■ STATED PROBLEM: Set down the listing below verbatim, but only from its first line through the line containing "fine spark grain.".

■ DATASET SECTION:
|---|

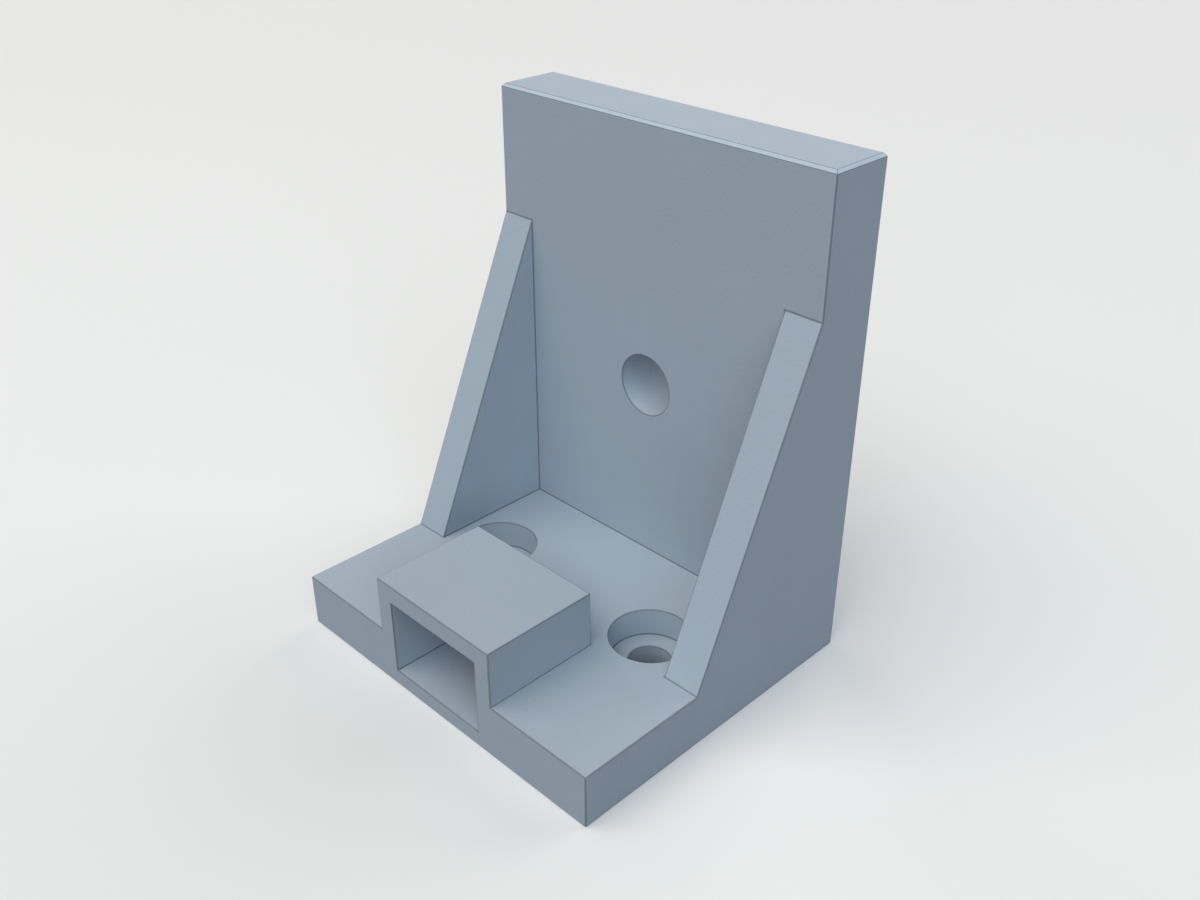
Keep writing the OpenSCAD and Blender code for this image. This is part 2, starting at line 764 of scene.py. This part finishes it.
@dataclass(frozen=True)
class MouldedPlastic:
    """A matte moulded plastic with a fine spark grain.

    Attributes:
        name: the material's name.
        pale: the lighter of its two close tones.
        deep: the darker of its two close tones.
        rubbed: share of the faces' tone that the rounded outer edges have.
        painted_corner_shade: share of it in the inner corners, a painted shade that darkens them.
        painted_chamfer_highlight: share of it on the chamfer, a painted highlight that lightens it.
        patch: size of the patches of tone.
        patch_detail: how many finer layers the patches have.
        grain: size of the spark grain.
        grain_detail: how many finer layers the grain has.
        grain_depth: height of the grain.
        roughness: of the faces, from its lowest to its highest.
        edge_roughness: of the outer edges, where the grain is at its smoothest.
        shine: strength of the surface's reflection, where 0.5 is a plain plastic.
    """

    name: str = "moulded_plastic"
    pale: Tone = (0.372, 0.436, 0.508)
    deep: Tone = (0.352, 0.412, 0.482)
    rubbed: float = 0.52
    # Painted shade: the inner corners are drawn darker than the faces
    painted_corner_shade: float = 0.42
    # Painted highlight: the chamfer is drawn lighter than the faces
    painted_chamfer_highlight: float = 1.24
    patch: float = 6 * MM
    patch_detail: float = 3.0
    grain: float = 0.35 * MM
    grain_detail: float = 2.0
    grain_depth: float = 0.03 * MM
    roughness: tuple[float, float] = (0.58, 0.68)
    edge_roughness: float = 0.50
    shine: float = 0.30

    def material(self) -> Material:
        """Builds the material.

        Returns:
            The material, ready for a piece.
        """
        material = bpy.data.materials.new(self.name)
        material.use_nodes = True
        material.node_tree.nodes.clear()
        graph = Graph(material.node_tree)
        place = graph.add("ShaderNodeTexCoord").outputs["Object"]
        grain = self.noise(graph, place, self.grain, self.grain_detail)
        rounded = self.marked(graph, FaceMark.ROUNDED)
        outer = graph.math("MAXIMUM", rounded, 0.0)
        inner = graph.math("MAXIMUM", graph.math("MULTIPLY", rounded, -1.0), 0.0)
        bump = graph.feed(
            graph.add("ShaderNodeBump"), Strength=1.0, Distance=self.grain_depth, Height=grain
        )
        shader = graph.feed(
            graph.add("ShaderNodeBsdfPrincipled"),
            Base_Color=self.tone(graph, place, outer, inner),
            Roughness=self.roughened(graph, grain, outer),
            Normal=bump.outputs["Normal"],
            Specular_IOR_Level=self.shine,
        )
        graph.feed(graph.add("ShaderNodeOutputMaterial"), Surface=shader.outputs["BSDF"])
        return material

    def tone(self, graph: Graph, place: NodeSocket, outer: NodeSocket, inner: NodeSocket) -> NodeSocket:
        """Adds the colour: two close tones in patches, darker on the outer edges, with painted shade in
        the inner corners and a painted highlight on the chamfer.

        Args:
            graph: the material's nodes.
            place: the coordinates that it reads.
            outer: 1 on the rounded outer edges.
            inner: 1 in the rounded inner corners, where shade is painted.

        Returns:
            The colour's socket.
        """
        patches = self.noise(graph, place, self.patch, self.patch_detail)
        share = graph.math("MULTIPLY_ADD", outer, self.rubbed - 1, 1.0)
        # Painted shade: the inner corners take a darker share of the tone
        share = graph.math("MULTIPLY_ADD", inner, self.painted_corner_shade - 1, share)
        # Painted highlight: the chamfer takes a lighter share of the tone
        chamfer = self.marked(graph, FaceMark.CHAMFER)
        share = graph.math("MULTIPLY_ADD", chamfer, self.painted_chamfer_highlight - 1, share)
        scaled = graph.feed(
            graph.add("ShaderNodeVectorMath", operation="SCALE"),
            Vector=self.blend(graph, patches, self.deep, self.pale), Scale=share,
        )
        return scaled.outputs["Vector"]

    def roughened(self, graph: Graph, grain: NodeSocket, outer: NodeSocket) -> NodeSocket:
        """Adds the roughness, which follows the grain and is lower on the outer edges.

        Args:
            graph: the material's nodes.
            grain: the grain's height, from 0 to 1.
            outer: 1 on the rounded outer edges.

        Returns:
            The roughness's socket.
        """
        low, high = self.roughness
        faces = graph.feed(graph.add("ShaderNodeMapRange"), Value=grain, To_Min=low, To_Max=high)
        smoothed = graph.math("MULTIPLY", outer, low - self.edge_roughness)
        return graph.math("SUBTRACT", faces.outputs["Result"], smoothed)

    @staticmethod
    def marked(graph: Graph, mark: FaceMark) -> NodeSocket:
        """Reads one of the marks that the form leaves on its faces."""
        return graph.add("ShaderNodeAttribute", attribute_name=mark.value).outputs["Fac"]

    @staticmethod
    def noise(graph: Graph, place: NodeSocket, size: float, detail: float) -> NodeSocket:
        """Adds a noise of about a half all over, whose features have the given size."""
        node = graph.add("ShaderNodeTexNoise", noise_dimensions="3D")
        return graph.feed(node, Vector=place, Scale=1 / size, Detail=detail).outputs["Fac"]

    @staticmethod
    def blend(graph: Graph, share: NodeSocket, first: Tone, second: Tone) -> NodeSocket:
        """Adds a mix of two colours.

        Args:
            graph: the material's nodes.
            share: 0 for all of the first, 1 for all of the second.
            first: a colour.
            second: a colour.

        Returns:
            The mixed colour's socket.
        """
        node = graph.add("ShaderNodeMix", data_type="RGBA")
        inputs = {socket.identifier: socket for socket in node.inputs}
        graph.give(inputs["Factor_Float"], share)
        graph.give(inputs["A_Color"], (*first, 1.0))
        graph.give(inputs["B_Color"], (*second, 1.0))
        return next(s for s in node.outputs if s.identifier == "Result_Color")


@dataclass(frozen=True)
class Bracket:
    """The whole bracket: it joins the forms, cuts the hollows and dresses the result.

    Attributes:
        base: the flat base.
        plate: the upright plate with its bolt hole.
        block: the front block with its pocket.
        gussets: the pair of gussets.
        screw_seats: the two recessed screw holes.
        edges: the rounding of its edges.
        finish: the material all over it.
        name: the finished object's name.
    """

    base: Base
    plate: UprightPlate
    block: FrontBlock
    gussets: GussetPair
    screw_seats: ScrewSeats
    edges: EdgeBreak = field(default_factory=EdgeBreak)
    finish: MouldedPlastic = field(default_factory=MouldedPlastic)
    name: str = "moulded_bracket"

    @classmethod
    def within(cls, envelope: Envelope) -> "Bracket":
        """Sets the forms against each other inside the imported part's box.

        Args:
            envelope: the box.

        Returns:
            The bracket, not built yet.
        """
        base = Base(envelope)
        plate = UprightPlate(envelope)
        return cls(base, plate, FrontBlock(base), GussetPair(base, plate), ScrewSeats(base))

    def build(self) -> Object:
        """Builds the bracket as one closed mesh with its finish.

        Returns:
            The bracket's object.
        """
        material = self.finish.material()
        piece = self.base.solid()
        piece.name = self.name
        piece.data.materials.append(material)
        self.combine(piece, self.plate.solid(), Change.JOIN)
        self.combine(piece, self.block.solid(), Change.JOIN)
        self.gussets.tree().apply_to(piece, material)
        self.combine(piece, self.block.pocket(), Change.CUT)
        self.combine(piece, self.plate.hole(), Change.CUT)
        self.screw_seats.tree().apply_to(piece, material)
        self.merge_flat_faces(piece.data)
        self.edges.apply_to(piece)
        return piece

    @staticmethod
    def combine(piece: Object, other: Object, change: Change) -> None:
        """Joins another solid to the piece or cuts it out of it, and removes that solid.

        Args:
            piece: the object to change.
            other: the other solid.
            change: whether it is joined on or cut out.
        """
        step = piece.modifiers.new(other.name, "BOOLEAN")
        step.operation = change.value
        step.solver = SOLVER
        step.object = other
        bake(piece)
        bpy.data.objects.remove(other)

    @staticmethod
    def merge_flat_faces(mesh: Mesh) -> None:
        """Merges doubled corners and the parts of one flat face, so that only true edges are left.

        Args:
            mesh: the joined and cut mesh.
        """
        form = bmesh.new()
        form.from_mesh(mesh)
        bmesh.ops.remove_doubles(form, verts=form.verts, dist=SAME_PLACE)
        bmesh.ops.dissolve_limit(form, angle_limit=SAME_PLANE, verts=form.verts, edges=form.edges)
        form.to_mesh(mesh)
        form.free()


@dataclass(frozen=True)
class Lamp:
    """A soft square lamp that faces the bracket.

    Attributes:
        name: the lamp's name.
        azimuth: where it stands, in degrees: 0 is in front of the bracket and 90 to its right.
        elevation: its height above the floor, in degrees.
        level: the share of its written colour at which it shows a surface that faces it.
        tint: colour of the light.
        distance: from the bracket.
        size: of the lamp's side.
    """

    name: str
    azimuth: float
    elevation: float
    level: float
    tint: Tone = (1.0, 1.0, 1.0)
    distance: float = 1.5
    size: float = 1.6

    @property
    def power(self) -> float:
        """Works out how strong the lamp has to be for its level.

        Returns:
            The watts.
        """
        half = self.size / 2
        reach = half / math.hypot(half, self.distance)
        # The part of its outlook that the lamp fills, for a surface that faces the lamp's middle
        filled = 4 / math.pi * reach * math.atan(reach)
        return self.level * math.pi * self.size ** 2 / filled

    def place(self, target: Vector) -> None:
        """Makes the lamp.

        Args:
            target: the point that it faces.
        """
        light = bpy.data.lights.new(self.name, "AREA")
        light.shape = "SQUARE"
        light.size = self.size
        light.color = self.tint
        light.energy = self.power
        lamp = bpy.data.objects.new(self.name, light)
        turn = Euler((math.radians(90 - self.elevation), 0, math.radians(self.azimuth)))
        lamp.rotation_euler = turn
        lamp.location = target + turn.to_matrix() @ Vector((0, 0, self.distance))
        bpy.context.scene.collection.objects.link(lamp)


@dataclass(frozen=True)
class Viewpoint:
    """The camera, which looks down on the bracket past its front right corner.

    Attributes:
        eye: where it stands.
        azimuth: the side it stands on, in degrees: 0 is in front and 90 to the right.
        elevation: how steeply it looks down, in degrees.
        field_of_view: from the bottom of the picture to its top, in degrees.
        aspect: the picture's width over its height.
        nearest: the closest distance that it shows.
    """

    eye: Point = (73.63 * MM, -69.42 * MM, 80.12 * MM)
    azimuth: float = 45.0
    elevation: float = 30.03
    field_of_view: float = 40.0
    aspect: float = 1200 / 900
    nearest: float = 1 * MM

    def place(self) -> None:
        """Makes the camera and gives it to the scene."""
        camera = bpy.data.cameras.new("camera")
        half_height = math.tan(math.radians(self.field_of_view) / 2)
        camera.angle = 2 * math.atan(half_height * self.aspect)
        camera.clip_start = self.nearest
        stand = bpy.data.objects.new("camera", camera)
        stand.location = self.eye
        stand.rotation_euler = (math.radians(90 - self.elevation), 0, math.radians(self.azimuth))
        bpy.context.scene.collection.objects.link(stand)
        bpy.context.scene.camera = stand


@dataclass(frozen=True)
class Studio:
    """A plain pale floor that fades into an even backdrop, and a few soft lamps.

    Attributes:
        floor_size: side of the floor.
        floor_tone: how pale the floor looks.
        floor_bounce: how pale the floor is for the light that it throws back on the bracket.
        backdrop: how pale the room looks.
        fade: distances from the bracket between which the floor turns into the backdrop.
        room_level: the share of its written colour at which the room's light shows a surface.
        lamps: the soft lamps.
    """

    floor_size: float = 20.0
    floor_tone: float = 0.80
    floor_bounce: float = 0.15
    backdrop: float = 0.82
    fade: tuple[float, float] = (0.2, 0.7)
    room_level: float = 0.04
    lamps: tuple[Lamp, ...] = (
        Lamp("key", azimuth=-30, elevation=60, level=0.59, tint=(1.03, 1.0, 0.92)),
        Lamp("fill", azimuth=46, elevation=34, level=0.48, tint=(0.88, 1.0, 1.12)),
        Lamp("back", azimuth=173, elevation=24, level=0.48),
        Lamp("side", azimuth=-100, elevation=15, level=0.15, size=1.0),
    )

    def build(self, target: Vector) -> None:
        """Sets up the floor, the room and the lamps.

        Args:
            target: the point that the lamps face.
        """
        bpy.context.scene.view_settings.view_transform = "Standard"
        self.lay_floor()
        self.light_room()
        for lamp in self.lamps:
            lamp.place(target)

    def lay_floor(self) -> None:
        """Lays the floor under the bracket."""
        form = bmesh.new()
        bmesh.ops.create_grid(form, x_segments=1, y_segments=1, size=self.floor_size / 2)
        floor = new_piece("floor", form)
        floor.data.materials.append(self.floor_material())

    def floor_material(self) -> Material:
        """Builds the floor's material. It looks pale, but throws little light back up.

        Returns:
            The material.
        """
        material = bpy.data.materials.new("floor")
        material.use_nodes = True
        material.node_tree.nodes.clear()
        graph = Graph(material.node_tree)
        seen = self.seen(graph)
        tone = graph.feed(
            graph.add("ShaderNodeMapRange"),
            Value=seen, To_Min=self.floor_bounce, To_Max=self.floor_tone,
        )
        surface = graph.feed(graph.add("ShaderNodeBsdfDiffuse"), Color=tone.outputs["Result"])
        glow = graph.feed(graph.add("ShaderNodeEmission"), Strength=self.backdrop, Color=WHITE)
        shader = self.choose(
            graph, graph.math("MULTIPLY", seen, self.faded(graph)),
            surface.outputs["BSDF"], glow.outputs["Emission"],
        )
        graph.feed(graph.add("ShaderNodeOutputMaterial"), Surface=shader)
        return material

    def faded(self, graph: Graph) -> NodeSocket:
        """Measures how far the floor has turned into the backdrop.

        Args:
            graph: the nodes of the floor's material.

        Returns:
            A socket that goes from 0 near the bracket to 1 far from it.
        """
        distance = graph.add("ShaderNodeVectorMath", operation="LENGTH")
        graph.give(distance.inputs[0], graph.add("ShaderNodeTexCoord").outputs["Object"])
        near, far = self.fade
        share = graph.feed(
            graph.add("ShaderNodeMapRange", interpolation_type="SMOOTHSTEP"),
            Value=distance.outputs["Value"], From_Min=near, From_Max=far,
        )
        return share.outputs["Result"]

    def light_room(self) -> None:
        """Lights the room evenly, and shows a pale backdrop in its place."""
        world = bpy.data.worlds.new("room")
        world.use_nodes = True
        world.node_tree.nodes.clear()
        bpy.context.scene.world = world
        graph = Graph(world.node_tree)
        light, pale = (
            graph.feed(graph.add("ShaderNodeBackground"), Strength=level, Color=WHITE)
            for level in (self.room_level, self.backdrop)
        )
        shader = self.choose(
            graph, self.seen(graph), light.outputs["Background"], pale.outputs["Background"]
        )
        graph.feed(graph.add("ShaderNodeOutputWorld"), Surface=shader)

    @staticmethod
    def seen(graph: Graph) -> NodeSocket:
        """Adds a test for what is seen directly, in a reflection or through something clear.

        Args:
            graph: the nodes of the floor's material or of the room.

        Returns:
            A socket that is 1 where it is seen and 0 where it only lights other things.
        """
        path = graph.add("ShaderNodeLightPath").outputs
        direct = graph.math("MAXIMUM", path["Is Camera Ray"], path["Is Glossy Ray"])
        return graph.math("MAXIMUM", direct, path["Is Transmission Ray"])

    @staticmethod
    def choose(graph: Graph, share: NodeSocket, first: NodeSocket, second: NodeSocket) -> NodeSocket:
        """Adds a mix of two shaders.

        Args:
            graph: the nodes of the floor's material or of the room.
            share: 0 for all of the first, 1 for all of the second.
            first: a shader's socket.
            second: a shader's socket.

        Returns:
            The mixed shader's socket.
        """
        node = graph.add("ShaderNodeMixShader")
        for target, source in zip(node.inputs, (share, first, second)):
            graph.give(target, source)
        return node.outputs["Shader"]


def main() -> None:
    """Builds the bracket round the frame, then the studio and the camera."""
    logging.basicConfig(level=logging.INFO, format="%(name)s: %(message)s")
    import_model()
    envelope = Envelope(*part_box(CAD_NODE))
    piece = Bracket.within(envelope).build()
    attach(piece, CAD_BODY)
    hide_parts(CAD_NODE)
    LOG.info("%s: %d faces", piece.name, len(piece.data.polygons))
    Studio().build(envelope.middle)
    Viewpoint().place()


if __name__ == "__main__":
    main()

|---|

■ SOLUTION FOR THIS EXERCISE:
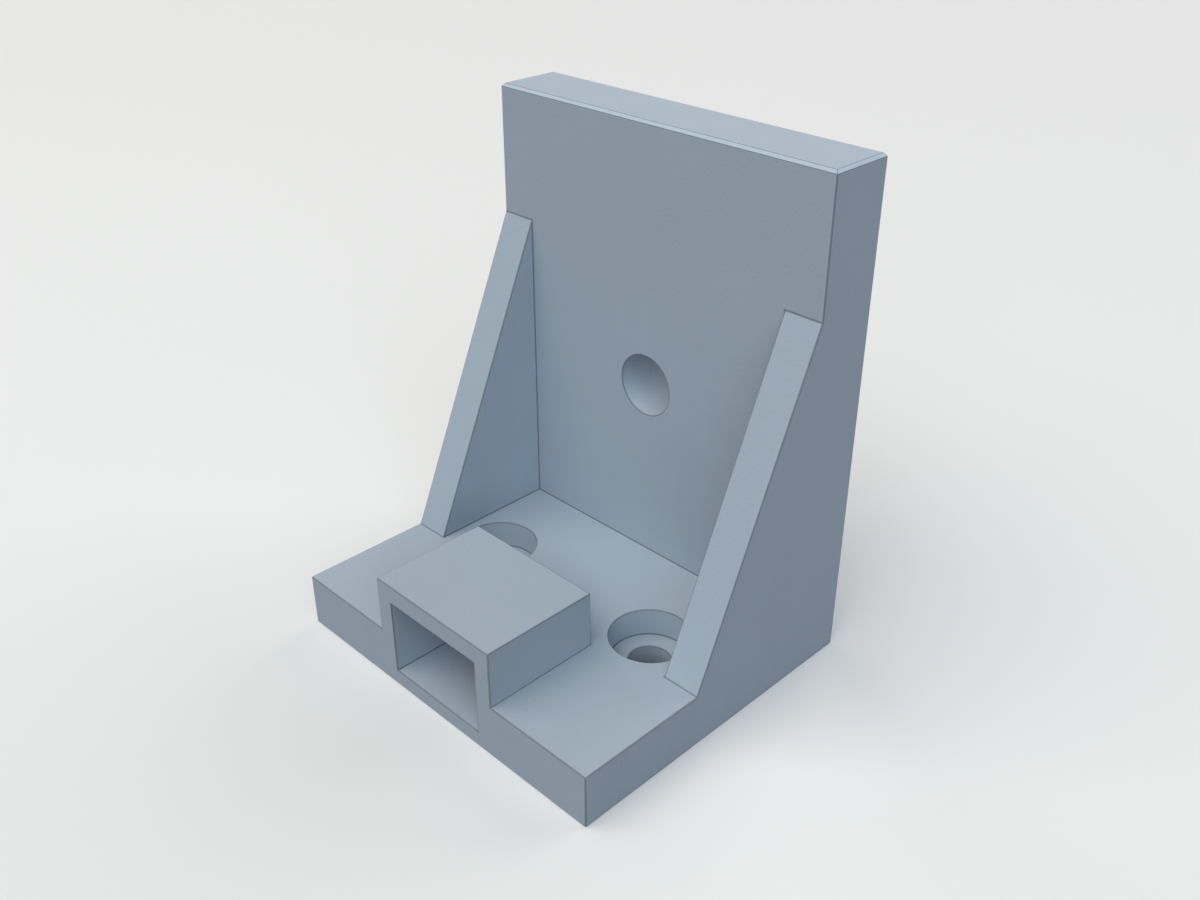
Keep writing the OpenSCAD and Blender code for this image. This is part 2, starting at line 764 of scene.py. This part finishes it.
@dataclass(frozen=True)
class MouldedPlastic:
    """A matte moulded plastic with a fine spark grain.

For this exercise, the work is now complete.